(Extracted data entries)
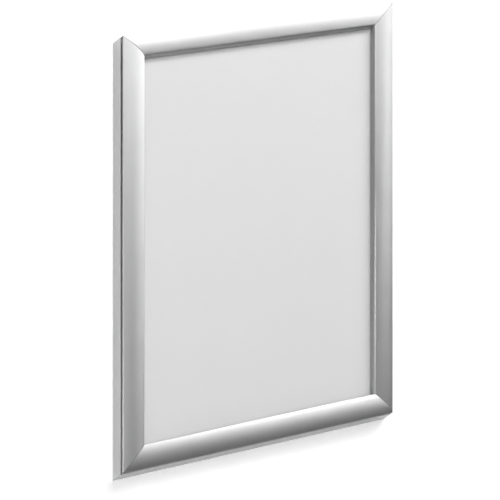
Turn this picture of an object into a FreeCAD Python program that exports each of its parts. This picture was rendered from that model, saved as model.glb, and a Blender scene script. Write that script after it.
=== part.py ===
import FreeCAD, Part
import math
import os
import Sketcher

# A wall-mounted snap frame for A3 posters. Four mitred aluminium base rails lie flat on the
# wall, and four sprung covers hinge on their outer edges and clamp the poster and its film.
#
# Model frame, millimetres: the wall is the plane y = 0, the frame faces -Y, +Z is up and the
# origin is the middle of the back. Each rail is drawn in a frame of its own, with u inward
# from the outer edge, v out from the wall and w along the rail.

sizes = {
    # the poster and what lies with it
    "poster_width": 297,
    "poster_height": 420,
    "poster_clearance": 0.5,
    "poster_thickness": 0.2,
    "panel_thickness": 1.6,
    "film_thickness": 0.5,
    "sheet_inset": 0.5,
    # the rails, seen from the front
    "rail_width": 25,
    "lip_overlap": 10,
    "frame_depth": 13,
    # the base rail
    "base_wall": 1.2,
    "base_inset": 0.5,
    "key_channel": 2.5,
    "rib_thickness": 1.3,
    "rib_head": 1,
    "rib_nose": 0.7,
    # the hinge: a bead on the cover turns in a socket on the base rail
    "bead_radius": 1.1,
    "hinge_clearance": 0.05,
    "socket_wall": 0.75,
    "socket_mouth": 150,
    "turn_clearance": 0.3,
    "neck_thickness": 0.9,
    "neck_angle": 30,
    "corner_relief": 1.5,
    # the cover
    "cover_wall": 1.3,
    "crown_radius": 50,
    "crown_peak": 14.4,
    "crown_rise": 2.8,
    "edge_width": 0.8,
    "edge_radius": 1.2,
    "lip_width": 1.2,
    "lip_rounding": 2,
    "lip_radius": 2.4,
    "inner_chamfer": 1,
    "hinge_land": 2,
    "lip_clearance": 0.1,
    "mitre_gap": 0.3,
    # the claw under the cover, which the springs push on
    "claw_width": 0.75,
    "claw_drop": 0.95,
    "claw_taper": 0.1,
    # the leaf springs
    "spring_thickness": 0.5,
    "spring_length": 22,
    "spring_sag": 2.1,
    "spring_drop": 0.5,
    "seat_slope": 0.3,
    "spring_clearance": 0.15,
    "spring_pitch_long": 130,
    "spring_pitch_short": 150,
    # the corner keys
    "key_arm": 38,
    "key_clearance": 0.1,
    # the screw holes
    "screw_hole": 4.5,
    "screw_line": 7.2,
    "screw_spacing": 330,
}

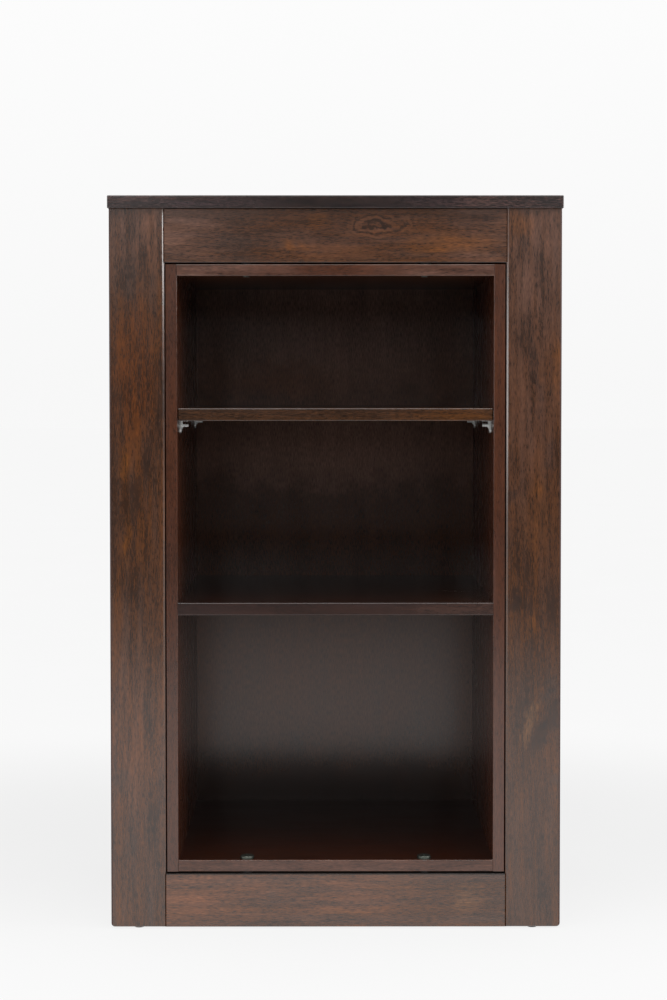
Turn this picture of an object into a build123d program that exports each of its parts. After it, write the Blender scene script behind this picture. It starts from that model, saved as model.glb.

| Exercise goal |
Up to and including the line with "# from the outer", repeat the data exactly, starting from its first line; nothing else belongs in the response.

| Exercise solution |
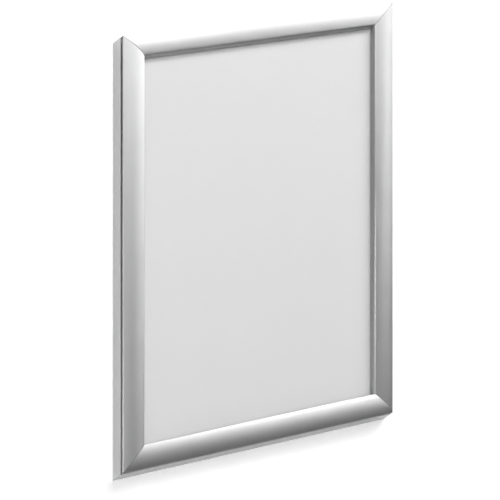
Turn this picture of an object into a FreeCAD Python program that exports each of its parts. This picture was rendered from that model, saved as model.glb, and a Blender scene script. Write that script after it.
=== part.py ===
import FreeCAD, Part
import math
import os
import Sketcher

# A wall-mounted snap frame for A3 posters. Four mitred aluminium base rails lie flat on the
# wall, and four sprung covers hinge on their outer edges and clamp the poster and its film.
#
# Model frame, millimetres: the wall is the plane y = 0, the frame faces -Y, +Z is up and the
# origin is the middle of the back. Each rail is drawn in a frame of its own, with u inward
# from the outer edge, v out from the wall and w along the rail.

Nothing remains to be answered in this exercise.